Plastic shells are cheaper to manufacture than paper. The raw material costs less, the molding process is faster, and the finished product requires no wax treatment or special moisture-proofing steps. For an item that recreational shooters might go through by the hundreds in a single afternoon of clay shooting, cost per shell matters.

Plastic hulls also hold up better for reloading. Many shooters reload their spent shells with fresh primers, powder, wads, and shot to save money. A plastic hull can typically survive several reload cycles before the mouth starts to split or the base weakens. Paper hulls degraded faster with each firing and reloading, limiting their useful life.

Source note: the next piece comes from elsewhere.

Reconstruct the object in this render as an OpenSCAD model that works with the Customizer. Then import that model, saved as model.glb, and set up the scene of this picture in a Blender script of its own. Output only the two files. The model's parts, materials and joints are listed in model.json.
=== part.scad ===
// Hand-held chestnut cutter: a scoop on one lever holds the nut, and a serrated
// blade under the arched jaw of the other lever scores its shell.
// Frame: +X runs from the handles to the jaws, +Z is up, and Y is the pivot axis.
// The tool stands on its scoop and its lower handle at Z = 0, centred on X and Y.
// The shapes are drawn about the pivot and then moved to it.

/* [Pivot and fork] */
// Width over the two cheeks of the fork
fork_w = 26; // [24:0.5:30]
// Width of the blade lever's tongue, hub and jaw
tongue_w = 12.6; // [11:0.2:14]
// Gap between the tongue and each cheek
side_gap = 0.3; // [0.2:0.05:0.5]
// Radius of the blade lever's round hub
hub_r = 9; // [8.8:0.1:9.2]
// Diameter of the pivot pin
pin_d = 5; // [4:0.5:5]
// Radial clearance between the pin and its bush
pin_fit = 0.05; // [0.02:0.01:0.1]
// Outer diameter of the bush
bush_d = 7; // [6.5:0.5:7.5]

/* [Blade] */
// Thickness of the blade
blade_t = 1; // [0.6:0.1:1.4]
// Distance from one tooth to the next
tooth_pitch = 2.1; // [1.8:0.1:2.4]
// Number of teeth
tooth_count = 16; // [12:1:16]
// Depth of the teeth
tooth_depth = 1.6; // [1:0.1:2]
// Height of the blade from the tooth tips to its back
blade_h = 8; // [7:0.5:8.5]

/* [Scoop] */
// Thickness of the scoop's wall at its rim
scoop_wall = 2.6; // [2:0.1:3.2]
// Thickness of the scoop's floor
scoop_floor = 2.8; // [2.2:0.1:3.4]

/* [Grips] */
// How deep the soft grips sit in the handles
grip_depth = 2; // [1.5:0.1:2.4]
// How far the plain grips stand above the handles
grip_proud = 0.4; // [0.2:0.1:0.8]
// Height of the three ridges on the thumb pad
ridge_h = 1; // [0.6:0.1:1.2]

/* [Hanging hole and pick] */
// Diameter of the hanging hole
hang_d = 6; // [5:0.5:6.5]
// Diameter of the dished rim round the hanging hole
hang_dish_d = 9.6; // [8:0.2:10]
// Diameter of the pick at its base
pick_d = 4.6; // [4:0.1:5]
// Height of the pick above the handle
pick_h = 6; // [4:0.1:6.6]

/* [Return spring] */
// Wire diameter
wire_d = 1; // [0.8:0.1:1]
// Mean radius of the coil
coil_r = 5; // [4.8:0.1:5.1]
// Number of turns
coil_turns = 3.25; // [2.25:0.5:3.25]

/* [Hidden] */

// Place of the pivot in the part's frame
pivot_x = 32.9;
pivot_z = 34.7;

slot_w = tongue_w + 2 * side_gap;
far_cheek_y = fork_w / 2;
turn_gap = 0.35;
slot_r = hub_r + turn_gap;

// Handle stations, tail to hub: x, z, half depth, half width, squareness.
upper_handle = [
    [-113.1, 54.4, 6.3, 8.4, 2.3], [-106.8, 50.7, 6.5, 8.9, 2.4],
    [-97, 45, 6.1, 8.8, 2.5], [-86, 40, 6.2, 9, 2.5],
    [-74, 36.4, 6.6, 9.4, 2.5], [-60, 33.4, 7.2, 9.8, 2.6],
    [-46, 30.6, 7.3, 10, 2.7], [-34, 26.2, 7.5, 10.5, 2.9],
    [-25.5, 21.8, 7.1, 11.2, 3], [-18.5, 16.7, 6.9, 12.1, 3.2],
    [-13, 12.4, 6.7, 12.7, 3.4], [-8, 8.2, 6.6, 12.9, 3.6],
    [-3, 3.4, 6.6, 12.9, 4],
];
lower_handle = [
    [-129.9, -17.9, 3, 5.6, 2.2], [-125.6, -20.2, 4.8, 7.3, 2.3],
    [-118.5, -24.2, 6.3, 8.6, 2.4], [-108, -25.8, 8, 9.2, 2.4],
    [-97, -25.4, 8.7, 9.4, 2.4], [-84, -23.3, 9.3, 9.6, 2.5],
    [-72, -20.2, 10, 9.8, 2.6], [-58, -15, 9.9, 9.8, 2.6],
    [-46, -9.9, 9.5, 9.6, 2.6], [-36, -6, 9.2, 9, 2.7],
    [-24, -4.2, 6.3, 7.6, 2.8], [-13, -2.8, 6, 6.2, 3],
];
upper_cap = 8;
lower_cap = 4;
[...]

The Environmental Tradeoff

The same durability that makes plastic shells effective creates an environmental problem. Plastic wads fired over open water or fields don’t biodegrade. They wash up on beaches, accumulate in wetlands, and persist in the environment for decades. Oregon Sea Grant has documented plastic wads as a recurring type of shoreline debris, distinct enough to be used in educational programs about marine pollution.

The old fiber wads broke down naturally. The shift to plastic traded one problem (unreliable ammunition) for another (persistent pollution), and the shooting industry is only now starting to grapple with it. Several companies are developing wads made from biodegradable materials that mimic the performance of polyethylene without the permanence. Some manufacturers have also revisited paper hulls with improved moisture barriers, though these remain niche products. The challenge is matching plastic’s performance and price point with materials that actually decompose, and so far no biodegradable option has achieved widespread adoption.

For now, plastic dominates because nothing else combines moisture resistance, pressure tolerance, moldability, gas sealing, reloadability, and low cost in a single material. Every alternative involves a compromise that most shooters and manufacturers haven’t been willing to accept.